▸ Brief
Reproduce, word for word, every line from the first one down to the line containing "nodes.append(rounded)", and nothing else.

▸ Stored data
[BEGIN]
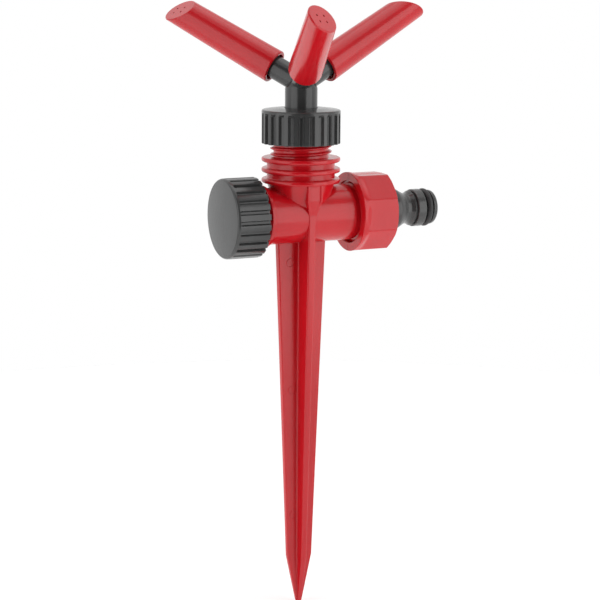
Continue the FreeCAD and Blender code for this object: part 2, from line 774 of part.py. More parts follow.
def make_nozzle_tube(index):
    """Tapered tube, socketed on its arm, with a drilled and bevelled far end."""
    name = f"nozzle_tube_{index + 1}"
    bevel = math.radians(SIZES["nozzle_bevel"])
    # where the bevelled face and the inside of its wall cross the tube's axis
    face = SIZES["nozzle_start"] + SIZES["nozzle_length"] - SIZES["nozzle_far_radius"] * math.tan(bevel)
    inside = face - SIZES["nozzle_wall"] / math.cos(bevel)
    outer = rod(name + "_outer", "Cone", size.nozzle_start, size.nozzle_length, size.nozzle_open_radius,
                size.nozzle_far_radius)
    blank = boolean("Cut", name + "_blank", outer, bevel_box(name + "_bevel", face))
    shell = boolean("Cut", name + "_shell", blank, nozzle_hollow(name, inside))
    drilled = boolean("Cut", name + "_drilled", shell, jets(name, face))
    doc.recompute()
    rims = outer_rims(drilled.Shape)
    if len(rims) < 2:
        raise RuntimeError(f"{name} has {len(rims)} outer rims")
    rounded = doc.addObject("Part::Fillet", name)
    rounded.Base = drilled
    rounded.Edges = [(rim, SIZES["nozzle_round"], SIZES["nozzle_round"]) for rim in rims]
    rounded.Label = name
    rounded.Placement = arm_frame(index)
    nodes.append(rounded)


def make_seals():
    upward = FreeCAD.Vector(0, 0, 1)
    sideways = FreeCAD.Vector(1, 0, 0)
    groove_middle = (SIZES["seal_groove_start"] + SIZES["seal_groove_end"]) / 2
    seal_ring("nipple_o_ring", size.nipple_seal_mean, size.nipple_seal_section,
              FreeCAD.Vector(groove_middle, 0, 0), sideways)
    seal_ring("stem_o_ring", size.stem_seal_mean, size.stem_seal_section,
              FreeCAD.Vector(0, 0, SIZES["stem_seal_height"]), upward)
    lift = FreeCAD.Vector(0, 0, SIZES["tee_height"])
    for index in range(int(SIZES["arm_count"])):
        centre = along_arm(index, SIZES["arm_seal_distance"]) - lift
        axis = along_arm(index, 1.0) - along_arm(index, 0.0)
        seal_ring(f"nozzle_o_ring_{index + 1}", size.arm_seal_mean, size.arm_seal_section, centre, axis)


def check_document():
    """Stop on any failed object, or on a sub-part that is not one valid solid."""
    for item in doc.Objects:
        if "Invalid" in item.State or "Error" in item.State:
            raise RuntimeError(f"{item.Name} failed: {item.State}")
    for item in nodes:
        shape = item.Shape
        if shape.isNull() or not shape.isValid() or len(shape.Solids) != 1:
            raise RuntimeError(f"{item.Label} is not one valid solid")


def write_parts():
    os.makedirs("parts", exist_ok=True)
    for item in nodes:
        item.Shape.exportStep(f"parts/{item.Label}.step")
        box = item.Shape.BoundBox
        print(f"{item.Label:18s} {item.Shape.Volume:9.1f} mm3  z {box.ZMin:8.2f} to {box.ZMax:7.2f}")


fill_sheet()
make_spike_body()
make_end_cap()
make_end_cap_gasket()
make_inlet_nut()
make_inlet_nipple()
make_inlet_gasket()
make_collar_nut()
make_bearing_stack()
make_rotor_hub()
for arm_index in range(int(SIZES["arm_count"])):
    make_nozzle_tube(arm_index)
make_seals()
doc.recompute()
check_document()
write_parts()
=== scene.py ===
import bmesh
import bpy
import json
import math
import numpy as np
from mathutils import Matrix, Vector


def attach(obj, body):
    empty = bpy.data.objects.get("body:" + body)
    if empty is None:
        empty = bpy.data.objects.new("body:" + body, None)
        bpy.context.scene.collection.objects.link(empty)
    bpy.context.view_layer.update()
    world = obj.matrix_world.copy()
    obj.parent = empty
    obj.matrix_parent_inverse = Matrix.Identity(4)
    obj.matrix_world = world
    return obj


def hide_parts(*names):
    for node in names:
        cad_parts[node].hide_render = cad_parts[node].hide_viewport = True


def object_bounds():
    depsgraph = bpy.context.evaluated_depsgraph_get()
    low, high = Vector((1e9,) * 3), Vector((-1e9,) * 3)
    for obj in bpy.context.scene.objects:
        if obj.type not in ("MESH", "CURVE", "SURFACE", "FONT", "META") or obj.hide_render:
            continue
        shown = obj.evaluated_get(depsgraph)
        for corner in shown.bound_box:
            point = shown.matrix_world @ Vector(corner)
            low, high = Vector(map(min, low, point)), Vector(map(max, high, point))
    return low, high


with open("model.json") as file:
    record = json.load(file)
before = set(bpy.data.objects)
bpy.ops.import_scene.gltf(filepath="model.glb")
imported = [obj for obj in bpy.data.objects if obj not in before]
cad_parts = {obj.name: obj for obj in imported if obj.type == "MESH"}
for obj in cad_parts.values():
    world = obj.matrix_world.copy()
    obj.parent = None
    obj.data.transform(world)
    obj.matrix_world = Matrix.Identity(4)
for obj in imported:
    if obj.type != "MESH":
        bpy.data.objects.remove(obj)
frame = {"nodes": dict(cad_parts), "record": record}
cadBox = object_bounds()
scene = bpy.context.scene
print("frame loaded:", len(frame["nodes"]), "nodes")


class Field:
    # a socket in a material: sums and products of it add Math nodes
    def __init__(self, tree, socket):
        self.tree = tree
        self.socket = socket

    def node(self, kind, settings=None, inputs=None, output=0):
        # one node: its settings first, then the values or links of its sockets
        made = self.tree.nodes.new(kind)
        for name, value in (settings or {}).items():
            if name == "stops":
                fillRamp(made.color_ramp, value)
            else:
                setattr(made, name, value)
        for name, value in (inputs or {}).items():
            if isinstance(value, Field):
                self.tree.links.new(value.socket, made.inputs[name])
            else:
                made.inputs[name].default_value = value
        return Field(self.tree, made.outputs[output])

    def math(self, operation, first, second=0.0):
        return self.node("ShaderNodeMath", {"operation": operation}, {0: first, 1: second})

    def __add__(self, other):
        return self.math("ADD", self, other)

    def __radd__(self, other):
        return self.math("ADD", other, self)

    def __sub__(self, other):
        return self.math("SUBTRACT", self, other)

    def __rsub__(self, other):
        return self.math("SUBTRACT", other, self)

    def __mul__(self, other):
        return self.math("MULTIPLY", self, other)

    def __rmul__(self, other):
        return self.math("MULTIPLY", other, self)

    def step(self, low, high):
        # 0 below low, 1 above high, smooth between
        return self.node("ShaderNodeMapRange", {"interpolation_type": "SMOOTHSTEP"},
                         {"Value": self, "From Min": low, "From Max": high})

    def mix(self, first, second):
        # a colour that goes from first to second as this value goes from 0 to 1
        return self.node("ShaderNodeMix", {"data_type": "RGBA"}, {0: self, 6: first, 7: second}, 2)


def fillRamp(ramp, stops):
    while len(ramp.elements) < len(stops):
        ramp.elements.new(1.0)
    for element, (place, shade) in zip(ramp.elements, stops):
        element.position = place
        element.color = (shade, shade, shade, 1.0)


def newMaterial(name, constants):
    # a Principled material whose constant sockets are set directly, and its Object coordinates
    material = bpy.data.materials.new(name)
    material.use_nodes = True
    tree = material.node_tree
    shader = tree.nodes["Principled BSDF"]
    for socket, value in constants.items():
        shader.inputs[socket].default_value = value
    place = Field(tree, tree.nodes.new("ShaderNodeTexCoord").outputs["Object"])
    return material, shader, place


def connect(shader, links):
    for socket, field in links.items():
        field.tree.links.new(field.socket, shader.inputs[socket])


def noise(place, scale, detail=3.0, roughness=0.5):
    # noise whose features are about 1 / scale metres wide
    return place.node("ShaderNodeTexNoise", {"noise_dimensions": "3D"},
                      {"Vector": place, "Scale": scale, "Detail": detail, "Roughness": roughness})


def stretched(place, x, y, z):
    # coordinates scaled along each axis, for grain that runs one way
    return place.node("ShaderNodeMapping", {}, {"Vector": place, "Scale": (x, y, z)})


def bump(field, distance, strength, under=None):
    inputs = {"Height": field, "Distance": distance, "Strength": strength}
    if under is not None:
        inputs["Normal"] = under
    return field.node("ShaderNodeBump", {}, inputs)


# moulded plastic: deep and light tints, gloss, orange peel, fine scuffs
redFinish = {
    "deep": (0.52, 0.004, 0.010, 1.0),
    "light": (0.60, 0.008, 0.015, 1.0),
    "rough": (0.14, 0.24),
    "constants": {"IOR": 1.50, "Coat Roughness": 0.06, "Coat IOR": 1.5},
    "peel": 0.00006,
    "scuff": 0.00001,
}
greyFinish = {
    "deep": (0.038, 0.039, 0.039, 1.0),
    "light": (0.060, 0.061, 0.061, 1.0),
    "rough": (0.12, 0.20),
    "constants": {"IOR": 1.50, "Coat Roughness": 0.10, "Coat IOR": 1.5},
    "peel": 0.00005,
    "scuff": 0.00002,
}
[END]
▸ Response to the task
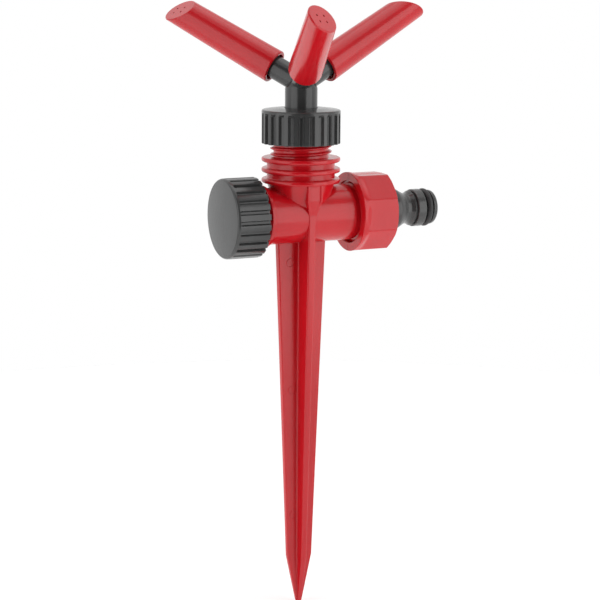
Continue the FreeCAD and Blender code for this object: part 2, from line 774 of part.py. More parts follow.
def make_nozzle_tube(index):
    """Tapered tube, socketed on its arm, with a drilled and bevelled far end."""
    name = f"nozzle_tube_{index + 1}"
    bevel = math.radians(SIZES["nozzle_bevel"])
    # where the bevelled face and the inside of its wall cross the tube's axis
    face = SIZES["nozzle_start"] + SIZES["nozzle_length"] - SIZES["nozzle_far_radius"] * math.tan(bevel)
    inside = face - SIZES["nozzle_wall"] / math.cos(bevel)
    outer = rod(name + "_outer", "Cone", size.nozzle_start, size.nozzle_length, size.nozzle_open_radius,
                size.nozzle_far_radius)
    blank = boolean("Cut", name + "_blank", outer, bevel_box(name + "_bevel", face))
    shell = boolean("Cut", name + "_shell", blank, nozzle_hollow(name, inside))
    drilled = boolean("Cut", name + "_drilled", shell, jets(name, face))
    doc.recompute()
    rims = outer_rims(drilled.Shape)
    if len(rims) < 2:
        raise RuntimeError(f"{name} has {len(rims)} outer rims")
    rounded = doc.addObject("Part::Fillet", name)
    rounded.Base = drilled
    rounded.Edges = [(rim, SIZES["nozzle_round"], SIZES["nozzle_round"]) for rim in rims]
    rounded.Label = name
    rounded.Placement = arm_frame(index)
    nodes.append(rounded)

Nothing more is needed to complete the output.